Is it normal to be biromantic homosexual
I date men and I have feelings for men but in recent years not often. When I try to be intimate with a man its so off putting. Ive never experienced a traditional family life so ive always wanted to make one for myself one day, be wife and husband and own a house... Havent thought about if its what is right for me. I never plan my future seriously. I am too scattered minded for that kind of focus.
I find it hard to consider myself bi. Ive never had sex because ive only dated men. I want nothing to do with peen. I dont even like kissing men but I do it when I date because I have to.
The reason ive never dated women is I have no friends. I have really bad social phobia, even after exposure therapy and exposing myself without therapy for many years on and off. I cant even get a job without a help coach. Its a miracle I made it through all school years with good attendance and decent grades. I can date, because on tinder you chat first, but theres an overflow of men on tinder and no queer women... I know there's many lesbians and bi women where I live but they have friends and they go out, not on tinder. Most women when i've been working or internship they talk about their boyfriend a lot, or children if they have any, or both.
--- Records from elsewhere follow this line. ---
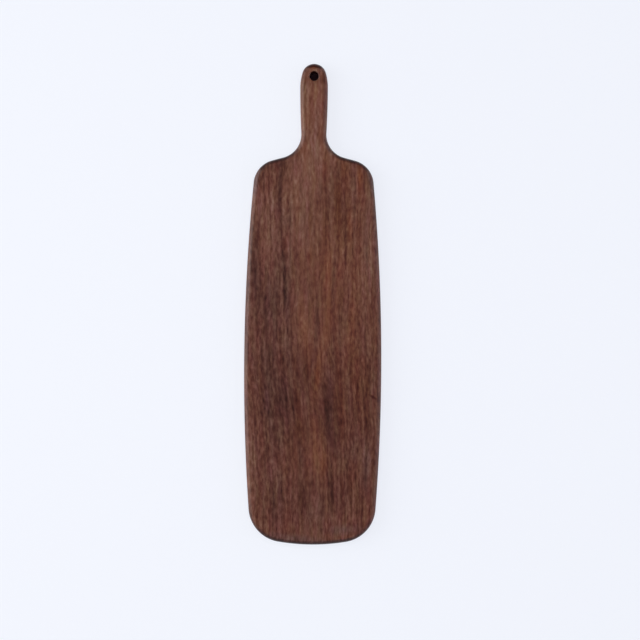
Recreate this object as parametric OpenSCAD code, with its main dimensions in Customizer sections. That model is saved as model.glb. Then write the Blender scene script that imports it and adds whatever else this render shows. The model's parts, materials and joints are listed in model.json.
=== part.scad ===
// Paddle-shaped serving board, edge-glued from three walnut staves.
// The board lies flat: X across, Y along the grain towards the handle, Z up.
// The origin is under the middle of its length and width, on the resting face.

/* [Board] */
// Overall length, from the handle's end to the blade's end
board_len = 420; // [380:1:460]
// Widest width of the blade
board_w = 120; // [104:1:150]
// Thickness of the planed board
board_t = 15; // [12:0.5:22]
// Radius of the round-over along the edges of both faces
edge_r = 4; // [2:0.5:5]

/* [Blade] */
// Height of the blade's widest place above the blade's end
belly_up = 155; // [135:1:175]
// Radius of the blade's long, slightly bowed sides
side_r = 1720; // [1300:10:3000]
// Radius of the blade's bowed end
end_r = 178; // [150:1:300]
// Radius of the two corners at the blade's end
corner_r = 31; // [22:1:38]
// Radius of the two shoulder corners
shoulder_r = 22; // [14:1:26]
// Slope of the straight run of each shoulder, in degrees
shoulder_slope = 15; // [10:1:20]
// Drop from the handle's end to the shoulders, measured along the handle's side
shoulder_drop = 78; // [72:1:96]

/* [Handle] */
// Widest width of the handle
grip_w = 24.2; // [23:0.2:30]
// Distance of the handle's widest place from its end
grip_down = 20.6; // [18:0.2:26]
// Radius of the handle's round end
tip_r = 10.6; // [9:0.2:11]
// Radius of the taper from the handle's widest place to its neck
taper_r = 740; // [500:10:1500]
// Radius of the hollow curves between the handle and the shoulders
neck_r = 21; // [14:1:24]

/* [Hanging hole] */
// Diameter of the hole drilled through the handle
hole_d = 8; // [6:0.5:9]
// Distance of the hole's centre from the handle's end
hole_down = 11; // [10:0.2:16]
// Width of the eased edge at both mouths of the hole
hole_ease = 0.6; // [0.3:0.1:0.8]

/* [Staves] */
// Width of the centre stave, which carries the handle; the side staves take the rest
centre_stave_w = 40; // [34:1:60]

/* [Hidden] */

// Most that a straight facet may stand off the curve it follows
facet_gap = 0.03;
// Facets in each quarter-round along the edges
round_facets = 5;
// How far a cutting solid runs past the board
overrun = 5;
bore_facets = 96;

half_len = board_len / 2;
half_w = board_w / 2;
half_grip = grip_w / 2;
half_centre = centre_stave_w / 2;
grip_y = half_len - grip_down;
belly_y = belly_up - half_len;

// Outline of the right half. It is a chain of arcs, each tangent to the next,
// and each centre below is where two tangencies meet.

function polar(centre, r, a) = centre + r * [cos(a), sin(a)];
function heading(from, to) = atan2(to.y - from.y, to.x - from.x);
// Point at distance ra from a and rb from b, to the right of the way from a to b
function meeting(a, ra, b, rb) =
    let (gap = norm(b - a))
    let (way = (b - a) / gap)
    let (along = (ra * ra - rb * rb + gap * gap) / (2 * gap))
    a + along * way + sqrt(ra * ra - along * along) * [way.y, -way.x];
// Point of the line through p, in direction way, at distance r from a
function line_point(p, way, a, r) =
    let (back = (p - a) * way)
    p + (sqrt(r * r + back * back - (p - a) * (p - a)) - back) * way;

tip_c = [0, half_len - tip_r];
// The bow joins the round end to the handle's widest place
bow_rise = tip_c.y - grip_y;
bow_r = (half_grip * half_grip + bow_rise * bow_rise - tip_r * tip_r) / (half_grip - tip_r) / 2;
bow_c = [half_grip - bow_r, grip_y];
taper_c = [half_grip - taper_r, grip_y];
side_c = [half_w - side_r, belly_y];
end_c = [0, end_r - half_len];

shoulder_way = [cos(shoulder_slope), -sin(shoulder_slope)];
shoulder_out = [sin(shoulder_slope), cos(shoulder_slope)];
shoulder_p = [half_grip, half_len - shoulder_drop];
neck_c = line_point(shoulder_p + neck_r * shoulder_out, shoulder_way, taper_c, taper_r + neck_r);
shoulder_c = line_point(shoulder_p - shoulder_r * shoulder_out, shoulder_way, side_c, side_r - shoulder_r);
corner_c = meeting(side_c, side_r - corner_r, end_c, end_r - corner_r);

bow_a = heading(bow_c, tip_c);
neck_a = heading(taper_c, neck_c);
side_a = heading(side_c, shoulder_c);
corner_a = heading(side_c, corner_c);
end_a = heading(end_c, corner_c);

// Each arc: centre, radius (negative where the outline is hollow), first and last
// angle, and whether the next arc starts where this one ends
arcs = [
    [tip_c, tip_r, 90, bow_a, true],
    [bow_c, bow_r, bow_a, 0, true],
    [taper_c, taper_r, 0, neck_a, true],
    [neck_c, -neck_r, 180 + neck_a, 270 - shoulder_slope, false],
    [shoulder_c, shoulder_r, 90 - shoulder_slope, side_a, true],
    [side_c, side_r, side_a, 0, true],
    [side_c, side_r, 0, corner_a, true],
    [corner_c, corner_r, corner_a, end_a, true],
    [end_c, end_r, end_a, -90, false],
];

function facets(r, turn) = max(1, ceil(abs(turn) / (2 * acos(1 - facet_gap / abs(r)))));

// Right half of the outline, from the handle's end to the blade's end, moved in by inset
function half_outline(inset) = [
    for (arc = arcs)
        let (turn = arc[3] - arc[2])
        let (steps = facets(arc[1], turn))
        for (i = [0 : arc[4] ? steps - 1 : steps])
            polar(arc[0], abs(arc[1]) - sign(arc[1]) * inset, arc[2] + turn * i / steps)
];

// The whole board before it is parted into staves: outlines stacked through the thickness

// Inset and height of each outline, from the resting face up to the working face
quarter = [for (i = [0 : round_facets]) 90 * i / round_facets];
levels = [
    for (a = quarter) [edge_r * (1 - sin(a)), edge_r * (1 - cos(a))],
    for (a = quarter) [edge_r * (1 - cos(a)), board_t - edge_r * (1 - sin(a))],
];

half_count = len(half_outline(0));
ring = 2 * half_count - 2;

function ring_points(level) =
    let (half = half_outline(level[0]))
    [
        for (p = half) [p.x, p.y, level[1]],
        for (i = [half_count - 2 : -1 : 1]) [-half[i].x, half[i].y, level[1]],
    ];

// Triangles of one flat face, paired across the middle line
function face_triangles(first, up) = [
    for (i = [0 : half_count - 2])
        let (right = [first + i, first + i + 1])
        let (left = [first + (ring - i) % ring, first + ring - i - 1])
        for (t = [[left[0], right[0], right[1]], [left[0], right[1], left[1]]])
            if (t[0] != t[1] && t[1] != t[2] && t[2] != t[0])
                up ? t : [t[2], t[1], t[0]]
];

function wall_triangles(first) = [
    for (i = [0 : ring - 1])
        let (next = (i + 1) % ring)
        each [
            [first + i, first + next, first + ring + next],
            [first + i, first + ring + next, first + ring + i],
        ]
];

module board_blank() {
    polyhedron(
        points = [for (level = levels) each ring_points(level)],
        faces = [
            each face_triangles(0, false),
            for (k = [0 : len(levels) - 2]) each wall_triangles(k * ring),
            each face_triangles((len(levels) - 1) * ring, true),
        ]
    );
}

// The part of the board between two glue lines, which run straight along the grain
module stave(left_x, right_x) {
    intersection() {
        board_blank();
        translate([left_x, -half_len - overrun, -overrun])
            cube([right_x - left_x, board_len + 2 * overrun, board_t + 2 * overrun]);
    }
}

// Drilled hole with its mouths eased on both faces
module hanging_hole() {
    translate([0, half_len - hole_down, 0]) {
        translate([0, 0, -overrun])
            cylinder(d = hole_d, h = board_t + 2 * overrun, $fn = bore_facets);
        for (face = [0, 1])
            translate([0, 0, face * board_t])
                mirror([0, 0, face])
                    translate([0, 0, -hole_ease])
                        cylinder(d1 = hole_d + 4 * hole_ease, d2 = hole_d, h = 2 * hole_ease, $fn = bore_facets);
    }
}

module left_stave() {
    color("#5d3a31")
        stave(-half_w - overrun, -half_centre);
}

module centre_stave() {
    color("#66423a")
        difference() {
            stave(-half_centre, half_centre);
            hanging_hole();
        }
}

module right_stave() {
    color("#573529")
        stave(half_centre, half_w + overrun);
}

left_stave();
centre_stave();
right_stave();
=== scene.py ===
"""Paddle-shaped walnut serving board, glued up from three staves, on a pale studio floor.

Lengths are in metres. X runs across the board, Y along the grain towards the handle, Z up.
"""

import json
import math

import bpy
from mathutils import Color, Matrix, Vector, geometry


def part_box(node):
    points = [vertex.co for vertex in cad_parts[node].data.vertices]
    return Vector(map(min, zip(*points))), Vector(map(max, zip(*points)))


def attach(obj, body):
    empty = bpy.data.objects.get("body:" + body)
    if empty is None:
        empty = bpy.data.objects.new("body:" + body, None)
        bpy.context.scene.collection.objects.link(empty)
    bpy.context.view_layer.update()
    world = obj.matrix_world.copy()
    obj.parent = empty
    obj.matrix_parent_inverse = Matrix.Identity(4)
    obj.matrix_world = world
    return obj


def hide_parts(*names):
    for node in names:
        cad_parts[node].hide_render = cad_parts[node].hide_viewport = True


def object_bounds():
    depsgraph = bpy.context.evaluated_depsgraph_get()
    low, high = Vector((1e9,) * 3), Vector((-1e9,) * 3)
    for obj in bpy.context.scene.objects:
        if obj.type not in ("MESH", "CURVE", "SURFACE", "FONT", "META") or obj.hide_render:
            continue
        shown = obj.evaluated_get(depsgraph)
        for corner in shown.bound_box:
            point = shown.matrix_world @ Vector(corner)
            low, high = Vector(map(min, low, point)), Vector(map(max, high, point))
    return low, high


bl_info = {
    "name": "Walnut Serving Board",
    "version": (1, 0, 0),
    "blender": (4, 5, 0),
    "location": "View3D > Sidebar > Serving Board",
    "description": "Builds a serving board of three glued walnut staves and a pale studio around it",
    "category": "Add Mesh",
}

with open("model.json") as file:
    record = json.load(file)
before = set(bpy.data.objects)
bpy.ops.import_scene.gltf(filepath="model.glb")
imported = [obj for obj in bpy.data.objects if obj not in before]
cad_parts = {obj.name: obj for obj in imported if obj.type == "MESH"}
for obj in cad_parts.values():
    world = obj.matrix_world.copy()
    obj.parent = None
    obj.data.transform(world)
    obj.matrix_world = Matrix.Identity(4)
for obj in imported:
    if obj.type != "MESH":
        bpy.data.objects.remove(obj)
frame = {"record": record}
CAD_LOW, CAD_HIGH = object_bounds()

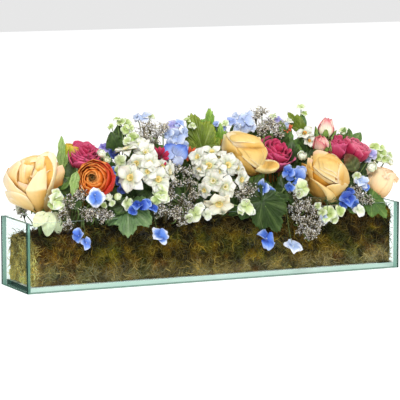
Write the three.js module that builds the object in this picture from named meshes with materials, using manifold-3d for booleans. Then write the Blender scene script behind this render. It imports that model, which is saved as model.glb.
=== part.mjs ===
// Long glass trough filled with moss and planted with an arrangement of roses,
// ranunculus, peonies, narcissus, hydrangea, leaves and fine filler sprays.
// Millimetres, +Z up. X runs along the trough, the front is -Y, and the origin is
// the centre of the trough's underside, where it rests on a table.
import * as THREE from "three";
import { mergeVertices } from "three/addons/utils/BufferGeometryUtils.js";
import Module from "manifold-3d";

const wasm = await Module();
wasm.setup();

// ---------------------------------------------------------------- dimensions
const TROUGH_LENGTH = 610; // outside
const TROUGH_DEPTH = 108; // outside
const TROUGH_HEIGHT = 102;
const WALL = 6; // thickness of the four glass walls
const BASE = 8; // thickness of the glass base
const SEAM = 0.2; // bonded seam between two sheets of glass
const FOAM = { x: 556, y: 50, z0: 8.4, z1: 72 }; // block that holds the stems
const MOSS = { x: 594, y: 92.4, z0: 8.4, z1: 91 }; // moss packed round and over it
const GAP = 0.35; // room between a piece and what passes by or through it
const PETAL_T = 2.0; // thickness of a small flower's disc of petals
const LEAF_T = 1.8;

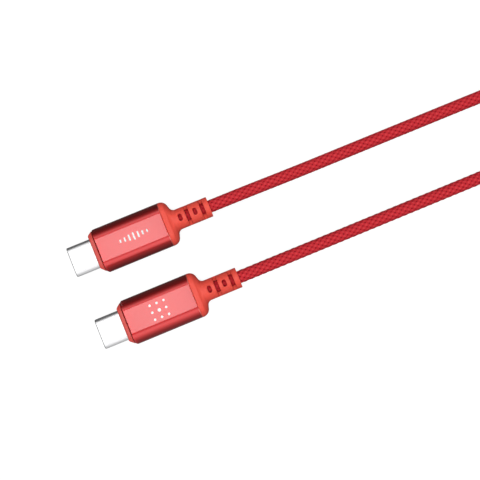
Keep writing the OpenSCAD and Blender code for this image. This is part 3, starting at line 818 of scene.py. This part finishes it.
@dataclass
class BraidedCord:
    """The one cord from plug to plug, its spare length coiled. Its route and coil are in millimetres."""

    diameter: float = 3.4 * MM
    held: float = 15.0 * MM
    coil_x: float = 131.0
    coil_y: float = -3.2
    coil_radius: float = 20.4
    coil_pitch: float = 3.9
    coil_turns: float = 6.5
    coil_layers: int = 4
    coil_start: float = 90.0
    climb_turns: float = 0.5
    points_a_turn: int = 24
    steps_a_run: int = 24
    held_steps: tuple[float, ...] = (0.33, 0.66, 1.0)
    carriers: int = 8
    lay_length: float = 15.0 * MM
    ring_step: float = 0.27 * MM
    sides: int = 48
    sleeve_dip: float = 0.18 * MM
    stretch_a: tuple[Point, ...] = (
        *((x, PLUG_Y, z) for x, z in LEAD_OUT),
        *((x, PLUG_Y, 1.7) for x in (48, 56, 64, 72, 80, 88, 95, 100)),
        (104, 10.6, 1.7), (108, 11.8, 1.7), (112, 13.7, 1.7), (116, 15.6, 1.7), (120, 16.8, 1.7),
        (124.2, 17.2, 1.7), (127.6, 17.2, 1.7),
    )
    stretch_b: tuple[Point, ...] = (
        (127.6, -23.6, 13.4), (124.2, -23.6, 13.4), (120.5, -23.3, 13.1), (117, -22.3, 12.3),
        (113.5, -20.8, 11), (110, -18.7, 9.1), (106.5, -16.1, 6.8), (103, -13.7, 4.8), (99.5, -12, 3.2),
        (96, -10.9, 2.2), (92.5, -10.3, 1.8),
        *((x, -PLUG_Y, 1.7) for x in (89, 84, 79, 72, 64, 56, 48)),
        *((x, -PLUG_Y, z) for x, z in LEAD_OUT[::-1]),
    )

    def coil_place(self, turns: float) -> tuple[float, float]:
        """Gives where the coiled cord is after some turns.

        Args:
            turns: how many turns.

        Returns:
            How far from the coil's centre and how high, in millimetres.
        """
        leg = self.coil_turns / self.coil_layers
        radius = self.coil_radius - self.coil_pitch * abs((turns + leg) % (2 * leg) - leg)
        climbs = eased((turns - leg * np.arange(1, self.coil_layers)) / self.climb_turns + 0.5)
        return radius, self.diameter / MM / 2 + self.coil_pitch * climbs.sum()

    def coil_points(self) -> list[Point]:
        """Gives the coil's points: in and out again, with a climb wherever the spiral reverses.

        Returns:
            The points, in millimetres.
        """
        points = []
        for step in range(int(self.coil_turns * self.points_a_turn) + 1):
            turns = step / self.points_a_turn
            angle = math.radians(self.coil_start - 360 * turns)
            radius, height = self.coil_place(turns)
            x, y = self.coil_x + radius * math.cos(angle), self.coil_y + radius * math.sin(angle)
            points.append((x, y, height))
        return points

    def centreline(self) -> np.ndarray:
        """Gives the cord's middle line, its held ends included.

        Returns:
            Points one ring step apart, in metres.
        """
        inside_a, inside_b = (
            [(end[0] - self.held / MM * part, end[1], end[2]) for part in self.held_steps]
            for end in (self.stretch_a[0], self.stretch_b[-1])
        )
        route = [*inside_a[::-1], *self.stretch_a, *self.coil_points(), *self.stretch_b, *inside_b]
        knots = np.array(route) * MM
        knots = np.vstack([2 * knots[0] - knots[1], knots, 2 * knots[-1] - knots[-2]])
        t = np.linspace(0, 1, self.steps_a_run, endpoint=False)
        shares = np.stack([eased(1 - t), t * (1 - t) ** 2, eased(t), t * t * (t - 1)], -1)
        runs = [
            shares @ np.array((two, (three - one) / 2, three, (four - two) / 2))
            for one, two, three, four in zip(knots, knots[1:], knots[2:], knots[3:])
        ]
        line = np.vstack([*runs, knots[-2:-1]])
        along = distances(line)
        count = int(round(along[-1] / self.ring_step))
        return read_off(np.linspace(0, along[-1], count + 1), along, line)

    def wind(self, mesh: Mesh, lead: np.ndarray) -> None:
        """Writes how the yarns wind round the mesh, which its finish reads.

        Args:
            mesh: the cord's mesh, ring by ring, with its two ends last.
            lead: how far the yarns have wound by each ring, in yarns.
        """
        here = np.arange(self.sides) / self.sides * self.carriers
        there = here + self.carriers / self.sides
        turns = np.broadcast_to(np.stack([here, there, there, here], -1), (len(lead) - 1, self.sides, 4))
        leads = np.stack([lead[:-1], lead[:-1], lead[1:], lead[1:]], -1)
        leads = np.broadcast_to(leads[:, None, :], turns.shape)
        corners = np.stack([turns, leads, np.zeros(turns.shape)], -1).reshape(-1)
        winding = np.zeros(3 * len(mesh.loops))
        winding[: len(corners)] = corners
        written = mesh.attributes.new("winding", "FLOAT_VECTOR", "CORNER")
        written.data.foreach_set("vector", winding.astype(np.float32))

    def build(self, tie: Object) -> None:
        """Args:
            tie: the strap that holds the coil; it is not used.
        """
        line = self.centreline()
        ahead = np.gradient(line, axis=0)
        ahead /= np.linalg.norm(ahead, axis=1)[:, None]
        side = np.cross((0, 0, 1), ahead)
        side /= np.linalg.norm(side, axis=1)[:, None]
        above = np.cross(ahead, side)
        around = np.arange(self.sides) * 2 * math.pi / self.sides
        along = np.arange(len(line)) * self.ring_step
        turn = around / (2 * math.pi) * self.carriers
        lead = along / self.lay_length * self.carriers
        radius = self.diameter / 2 - self.sleeve_dip + YARN.weave.height(turn[None, :], lead[:, None])
        out = side[:, None] * np.cos(around)[:, None] + above[:, None] * np.sin(around)[:, None]
        rings = line[:, None] + out * radius[..., None]
        mesh = grid_mesh("braided_cord", rings)
        self.wind(mesh, lead)
        cord = new_object("braided_cord", mesh)
        dress(cord, YARN)
        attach(cord, BODY)
        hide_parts("cord_a", "cord_coil", "cord_b", "braid_end_a", "braid_end_b")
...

It makes me uncomfortable. Even when I was with my ex I hated to talk about it. I loved him, he's still very important to me, but it was half a relationship. I rather isolate. I am ashamed of my inexperience. Now I have come to a conclusion that I am biromantic but homosexual. I dont know how that fixes anything though. I am involved with a man. He is aware of me having questioned this a lot. He seems a bit fruity himself...
I am still hopeful I can get over my feeling of sex with men being gross. I really want a normal life with a good job, a husband, a house, and kids I guess... The whole picture, so I can feel accomplished. Sure the idea of living my life with a woman feels more appealing but at the same time fills me with shame.